Ciò, ai fini di una complessiva valutazione ed armonizzazione degli interessi pubblici coinvolti, a maggior ragione nell’ambito di un procedimento di VIA/VAS.
La decisione assunta dal Consiglio dei ministri nell’ambito della procedura in esame, invero, è frutto di un giudizio valutativo reso sulla base di oggettivi criteri di ponderazione, pienamente esposti al sindacato del giudice, seppur caratterizzato da profili particolarmente intensi di discrezionalità amministrativa sul piano dell’apprezzamento degli interessi pubblici in gioco, nonché e del relativo apprezzamento rispetto all’interesse dell’esecuzione dell’opera.

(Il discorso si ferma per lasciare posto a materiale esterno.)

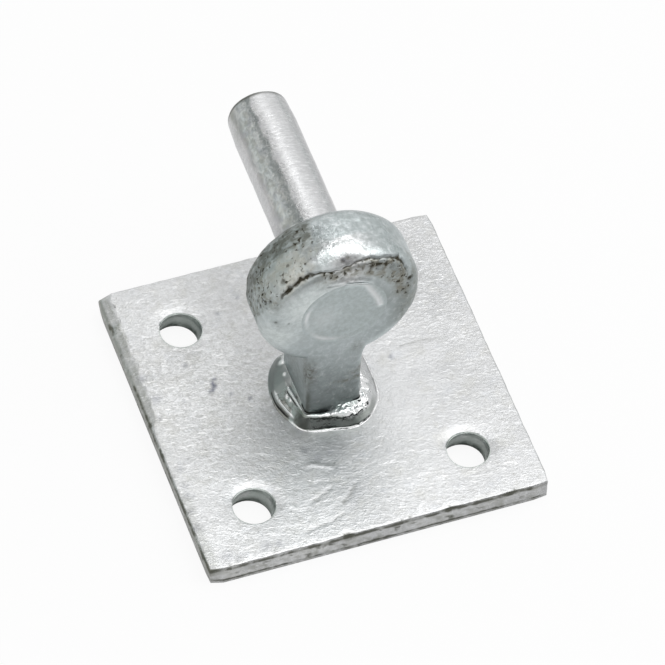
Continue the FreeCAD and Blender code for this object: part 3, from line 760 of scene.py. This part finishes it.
# Hinge pin, headed over in the eye's countersink
hingePin = {
    "x": 1.5,
    "z": 53.9,
    # Half section from the middle of the head to the middle of the free end: radius and Y
    "section": [(0, -9.92), (8, -9.92), (10.1, -9.95), (11.1, -10.2), (11.7, -10.27), (12.3, -10.22),
                (12.6, -10.12), (11.4, -9.7), (9.0, -8.0), (9.0, 9.8), (10.15, 9.8), (9.4, 10.65),
                (9.4, 56.3), (8.95, 63.2), (8.75, 63.9), (8.2, 64.25), (4, 64.3), (0, 64.3)],
    "step": 0.42,
    "around": 160,
    "skin": 0.05,
    "worn": 0.3,                # flattened by this much along the side towards -X
    # Painted highlights and painted shade as lighter and darker streaks along the pin: degrees clockwise
    # from the top, half width and change in tone
    "litAndShadedStreaks": [(-1, 10, 0.44), (-39, 10, 0.95), (-60, 8, -0.40), (52, 9, -0.36), (30, 8, -0.15)],
    "nicks": [((-8.2, 45, 49), 1.0, 0.25), ((-8.0, 41.5, 50.5), 0.8, 0.2)],
    # A fold of metal that runs on to the head from the eye, with a painted highlight along it
    "fold": [(2.5, 66.2), (5.5, 65.6), (7.6, 64.0), (9.5, 60.2), (11.2, 56.5), (11.9, 53.9)],
}


def makeHingePin(pin):
    section = evenSteps(pin["section"], pin["step"])[1:-1]    # without the middles of its two ends
    angle = np.linspace(0, 2 * math.pi, pin["around"], endpoint=False)
    radius, along = section[:, :1], np.repeat(section[:, 1:], pin["around"], axis=1)
    rings = np.stack([pin["x"] + radius * np.sin(angle), along, pin["z"] + radius * np.cos(angle)], axis=-1)
    store = PointStore()
    loops = [store.add(ring) for ring in rings]
    faces = list(faceLoops(loops))
    for loop, place in ((loops[0], pin["section"][0]), (loops[-1], pin["section"][-1])):
        middle = store.add([(pin["x"], place[1], pin["z"])])[0]
        faces += [(middle, first, second) for first, second in zip(loop, np.roll(loop, -1))]
    piece = addMesh("hingePin", store.all(), faces)
    points, outward = readPoints(piece)
    x, y, z = points.T
    outside = ramp(y, 10.5, 11.5) * fade(y, 64, 64.25)
    across, up = x - pin["x"], z - pin["z"]
    reach, angle = np.hypot(across, up), np.degrees(np.arctan2(across, up))
    push = pin["skin"] * (layeredNoise(points, 4, 31) - 0.5) * outside
    push -= pin["worn"] * hump(angle + 88, 28) * ramp(y, 16, 30)
    # Painted shade round the edge of the free end, and below, dirt in the nicks
    dirt = ramp(y, 62.6, 63.4) * (0.8 + 0.4 * smoothNoise(points, 4, 37))
    ragged = points * (1, 0.35, 1)    # drawn out along the pin
    # A ragged dark band along the pin, partly dirt and partly painted shade
    seam = angle + 22 + 5 * layeredNoise(ragged, 1.6, 38)
    nearEye = fade(y, 15, 30)
    seam = hump(np.minimum(seam, 0), 13) * hump(np.maximum(seam, 0), 5) * outside * (0.9 + 0.35 * nearEye)
    farLeft = hump(angle + 70, 15) * ramp(y, 50, 60) * (0.7 + 0.6 * smoothNoise(ragged, 1.2, 39))
    head = fade(y, -9.6, -9.3)
    lowerLeft = hump(turnFrom(angle, -128), 52)
    tone = sum(change * hump(turnFrom(angle, turn), width) for turn, width, change in pin["litAndShadedStreaks"])
    # Painted shade on the pin near the eye
    tone -= nearEye * (0.5 * hump(angle + 75, 18) + 0.2 * hump(angle + 26, 9) + 0.15 * hump(angle, 10))
    tone = 0.5 + outside * tone
    y -= 0.26 * (1 - lowerLeft) * head * fade(reach, 9.5, 11.2)    # the dish in the head
    bead = hump(reach - 10.5, 0.6) * hump(turnFrom(angle, 62), 28) * head
    y -= 0.22 * bead
    fold = hump(pathDistance(points[:, [0, 2]], pin["fold"]), 0.85) * head
    y -= 0.4 * fold
    for place, size, deep in pin["nicks"]:
        nick = spotAt(points, place, size)
        push -= deep * nick
        dirt += 0.6 * nick
    points += outward * push[:, None]
    writePoints(piece, points)
    # Painted highlights: light arcs round the head's edge and along the fold, and a lighter patch on the
    # head
    arc = np.maximum(hump(turnFrom(angle, -80), 22), hump(turnFrom(angle, -152), 26))
    arc *= hump(reach - 11.0, 0.55) * (1 + 0.4 * smoothNoise(points, 1.5, 34))
    arc += 0.3 * hump(np.hypot(across + 6, up + 1), 4.5)
    writeMasks(
        piece, dirt=dirt, head=head, seam=seam, farLeft=farLeft, tone=tone,
        dull=hump(angle + 42, 22) * outside,
        arc=arc * head + 1.2 * fold * (0.4 + 0.6 * ramp(x, 5, 9)),
    )
    fitPiece(piece, "hinge_pin", pinFinish(pin))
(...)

Pertanto, afferma il Supremo Consesso Amministrativo, “detto apprezzamento è, dunque, sindacabile dal giudice amministrativo nella pienezza della cognizione del fatto e censurabile in ipotesi di manifesta illogicità o travisamento dei fatti, ovvero nel caso in cui l’istruttoria sia mancata o sia stata svolta in modo inadeguato e risulti perciò evidente lo sconfinamento del potere discrezionale riconosciuto all’amministrazione”.

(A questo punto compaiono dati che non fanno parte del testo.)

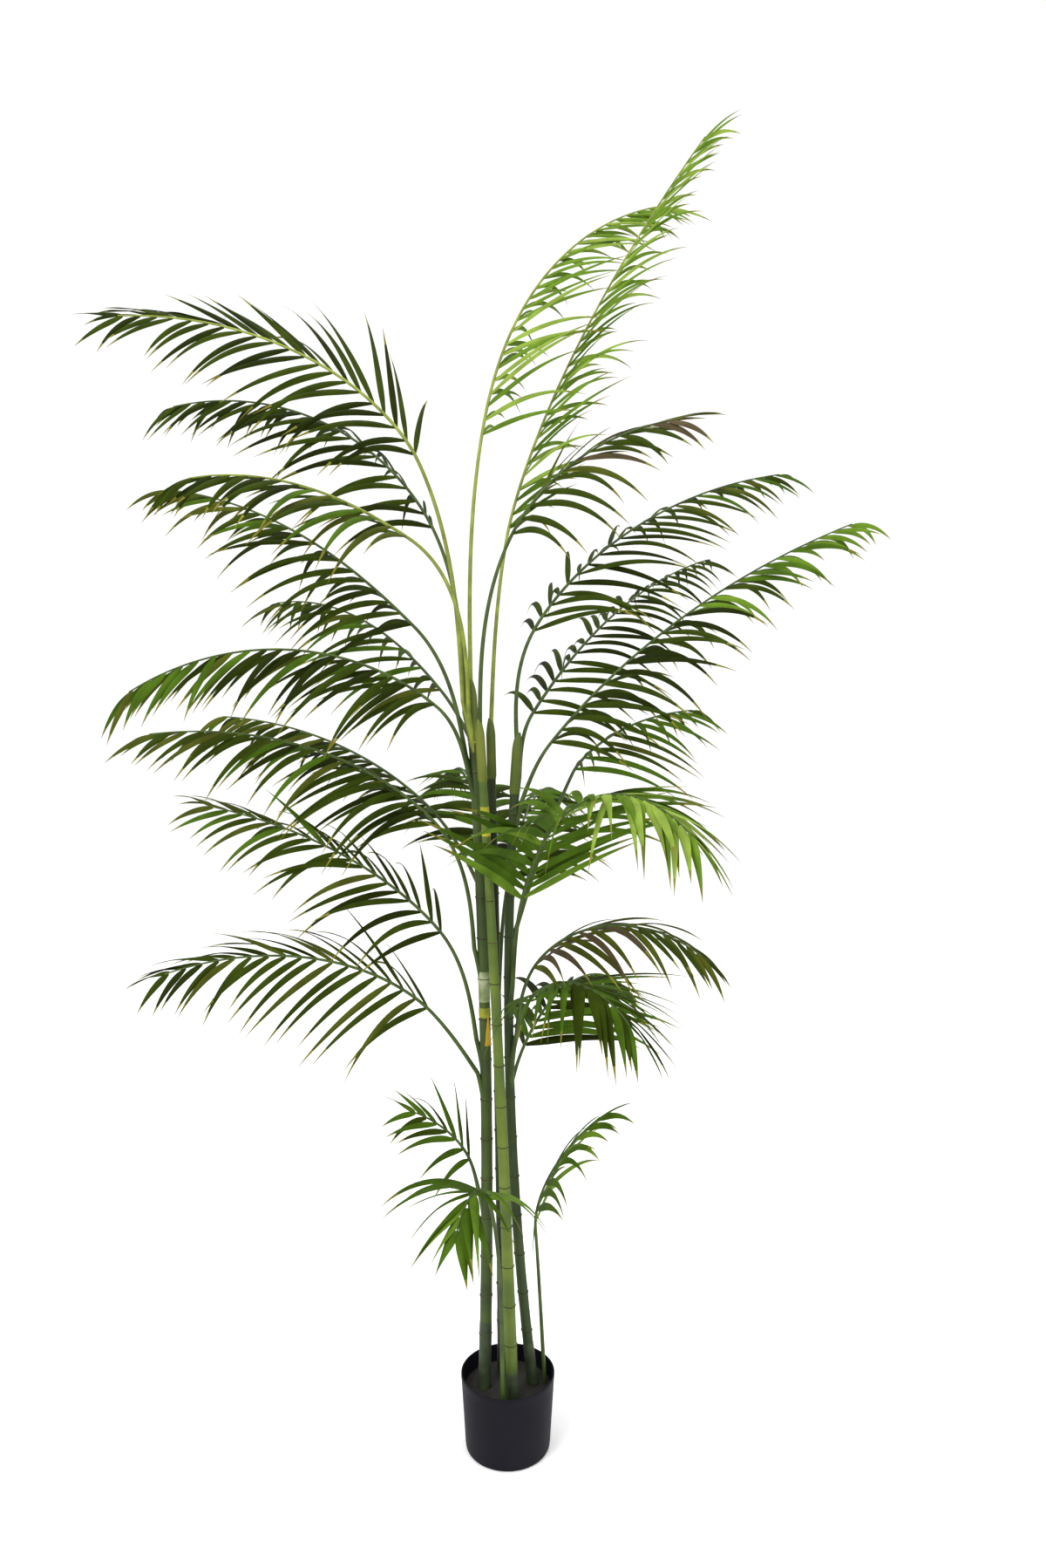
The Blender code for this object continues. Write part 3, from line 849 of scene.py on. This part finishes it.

Dunque, “il collegio ritiene che l’amministrazione, allo scontato controllo esogeno della discrezionalità amministrativa, non abbia fatto buon governo dei propri poteri in tema di valutazione e ponderazione dei contrapposti interessi, esponendo il proprio giudizio a un irragionevole esito del bilanciamento in tal modo effettuato”.
In particolar modo, “in questo contesto valutativo, connotato sì da margine di ampia discrezionalità ma teleologicamente vincolato nel fine, il collegio ravvisa l’omessa esplicitazione delle ragioni per le quali il Consiglio dei Ministri ha inteso dare prevalenza alla posizione di contrarietà al progetto manifestata dal Ministero della cultura”.

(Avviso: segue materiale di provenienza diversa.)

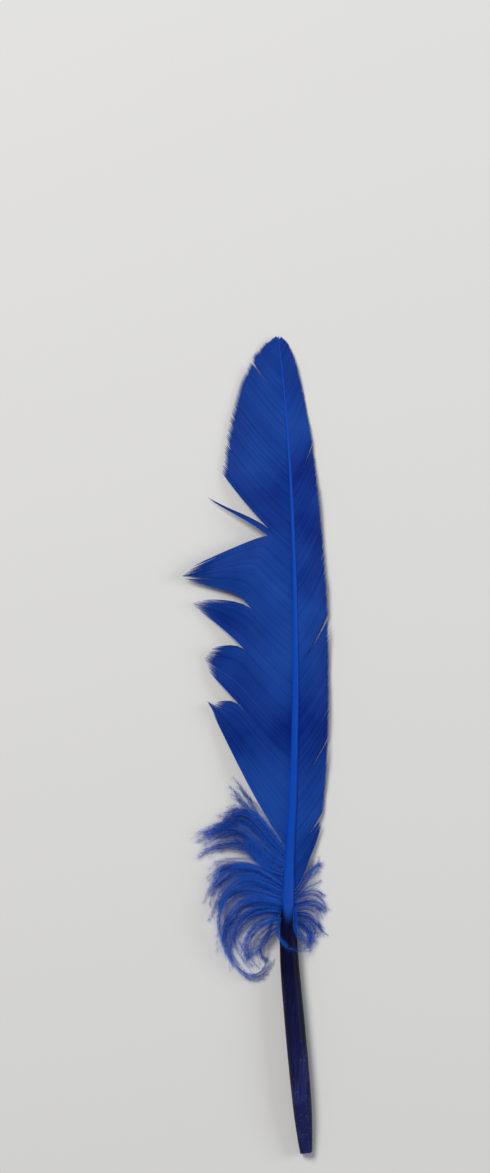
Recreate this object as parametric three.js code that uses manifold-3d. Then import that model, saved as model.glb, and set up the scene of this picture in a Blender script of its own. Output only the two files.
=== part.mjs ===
// A dyed goose quill feather, lying on its underside as it would on a table.
// Millimetres, +Z up. It runs along +Y from the cut end of the quill to the tip.
// The wide vane is on the -X side and the narrow vane on the +X side.
// It grew as one piece, so quill, shaft, vanes and down are one solid.

import * as THREE from "three";
import { mergeVertices } from "three/addons/utils/BufferGeometryUtils.js";
import Module from "manifold-3d";

// Driving dimensions. A station is the distance in mm along +Y from the cut end of the quill.
const featherLength = 150;
const outlineCentre = [-6, featherLength / 2]; // middle of the outline, which becomes the origin
const shaftSides = 14;
const shaftRings = 42;
const buttHoleRadius = 0.5;
const buttHoleDepth = 1.6;
const buttHoleTaper = 0.8; // width of the hole near its foot, as a share of its width
const ringCrowding = 1.15; // over 1, the shaft's rings are closer together in the quill

// Tables along the feather: [station, value]. Values between the rows are interpolated smoothly.
const shaftBend = [
  [0, 3.4], [12, 2.4], [24, 1.3], [37, 0.25], [50, 0.15], [66, 0.97],
  [84, 1.4], [97, 1.4], [110, 1.1], [124, 0.5], [138, -0.5], [150, -1.7],
]; // sideways place of the shaft's centre
const shaftHeight = [
  [0, 0.95], [8, 1.42], [16, 1.54], [30, 1.52], [38, 1.6], [50, 2.2],
  [72, 3.3], [94, 3.7], [114, 3.1], [132, 1.8], [150, 0.36],
]; // height of the shaft's centre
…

In altri termini, “[…] ciò che mal si comprendono sono le ragioni per le quali il Consiglio dei ministri ha preferito, all’esito delle rappresentazioni fattuali e del p.p.t.r., aderire all’interesse pubblico di cui era portatore il Ministero della cultura, piuttosto che all’interesse pubblico di cui era portatore il Ministero dello sviluppo economico previa ponderazione degli interessi tutti coinvolti”.
Fermo quanto sopra, dunque, il Collegio – nel respingere il ricorso in parola per infondatezza nel merito – ha affermato che la delibera del Consiglio dei Ministri è viziata “non già sulla circostanza (dedotta da parte appellante) di avere trattato in modo diverso fattispecie non omologhe (ciò che sarebbe stato di per sé legittimo) bensì, sulla diversità (quindi, non certezza e obiettività) dei criteri di valutazione utilizzati dall’amministrazione a fronte di fattispecie ontologicamente assimilabili (id est: impianti eolici, utilizzo di territorio agricolo non vincolato, regime normativo di protezione del p.p.t.r.)”.